Example of how to live without einsum in pytorch

The code speaks for itself. I hope it is correct and will be useful for you.

def SelfTest():
    N, D, P, Q = 10, 64, 5, 5
    
    batch1 = torch.randn(N, D, P * 3, Q * 3)
    batch2 = torch.randn(N, D, P * 3, Q * 3)
    
    def Transform(x):
        return x.view(N, D, P, 3, Q, 3).contiguous().permute(0, 3, 5, 1, 2, 4).contiguous().view(N * 3 * 3, D, P * Q)
    
    A = Transform(batch1)
    B = Transform(batch2)
    res2 = torch.bmm(A, B.permute(0, 2, 1)).view(N, D * D, 3, 3)
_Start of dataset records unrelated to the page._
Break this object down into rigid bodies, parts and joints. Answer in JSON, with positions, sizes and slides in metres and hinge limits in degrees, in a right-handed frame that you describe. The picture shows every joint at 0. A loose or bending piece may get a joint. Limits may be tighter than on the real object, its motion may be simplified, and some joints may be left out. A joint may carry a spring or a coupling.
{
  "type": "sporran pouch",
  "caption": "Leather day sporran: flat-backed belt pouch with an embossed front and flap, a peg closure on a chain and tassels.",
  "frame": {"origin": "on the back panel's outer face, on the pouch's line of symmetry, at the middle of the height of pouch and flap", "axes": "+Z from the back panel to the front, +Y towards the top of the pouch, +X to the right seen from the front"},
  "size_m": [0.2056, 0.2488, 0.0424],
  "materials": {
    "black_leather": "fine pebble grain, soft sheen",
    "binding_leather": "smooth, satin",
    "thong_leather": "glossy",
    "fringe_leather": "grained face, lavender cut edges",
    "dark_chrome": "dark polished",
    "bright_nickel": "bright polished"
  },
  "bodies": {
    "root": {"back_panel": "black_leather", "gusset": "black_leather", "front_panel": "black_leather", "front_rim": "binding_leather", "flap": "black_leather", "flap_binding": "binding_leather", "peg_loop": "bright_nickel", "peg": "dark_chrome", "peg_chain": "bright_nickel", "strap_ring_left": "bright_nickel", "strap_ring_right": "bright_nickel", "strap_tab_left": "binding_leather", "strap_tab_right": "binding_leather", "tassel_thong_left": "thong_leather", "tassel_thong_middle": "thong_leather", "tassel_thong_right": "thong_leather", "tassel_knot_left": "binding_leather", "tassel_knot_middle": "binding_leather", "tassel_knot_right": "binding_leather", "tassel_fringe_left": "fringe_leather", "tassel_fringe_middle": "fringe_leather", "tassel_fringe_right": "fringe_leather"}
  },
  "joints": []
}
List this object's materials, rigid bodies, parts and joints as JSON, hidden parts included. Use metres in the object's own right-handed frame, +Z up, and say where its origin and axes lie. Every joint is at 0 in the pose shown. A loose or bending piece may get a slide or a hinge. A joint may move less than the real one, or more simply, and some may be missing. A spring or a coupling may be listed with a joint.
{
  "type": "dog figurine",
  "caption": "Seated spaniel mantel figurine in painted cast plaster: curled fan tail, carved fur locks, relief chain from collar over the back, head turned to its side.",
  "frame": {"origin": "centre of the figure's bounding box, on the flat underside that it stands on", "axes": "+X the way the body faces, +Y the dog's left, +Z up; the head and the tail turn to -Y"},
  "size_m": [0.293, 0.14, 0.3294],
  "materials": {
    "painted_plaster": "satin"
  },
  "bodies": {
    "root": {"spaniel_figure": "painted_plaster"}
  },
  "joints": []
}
    print(res2.size(), np.sum(res2.numpy()))
    
    # numpy version
    A = np.reshape(batch1.numpy(), (N, D, 3 * 3, P * Q))
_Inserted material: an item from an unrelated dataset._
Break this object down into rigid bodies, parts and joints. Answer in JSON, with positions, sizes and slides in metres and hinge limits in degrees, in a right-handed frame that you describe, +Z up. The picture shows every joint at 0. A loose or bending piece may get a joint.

    B = np.reshape(batch2.numpy(), (N, D, 3 * 3, P * Q))
    res3 = np.einsum('niab,njab->nija', A, B)
    res3 = np.reshape(res3, (N, D * D, 3, 3))
    print(res3.shape, np.sum(res3))

torch.matmul can take in batched matrices with arbitrary batch dimensions so you won’t need to do the extra view to flatten those.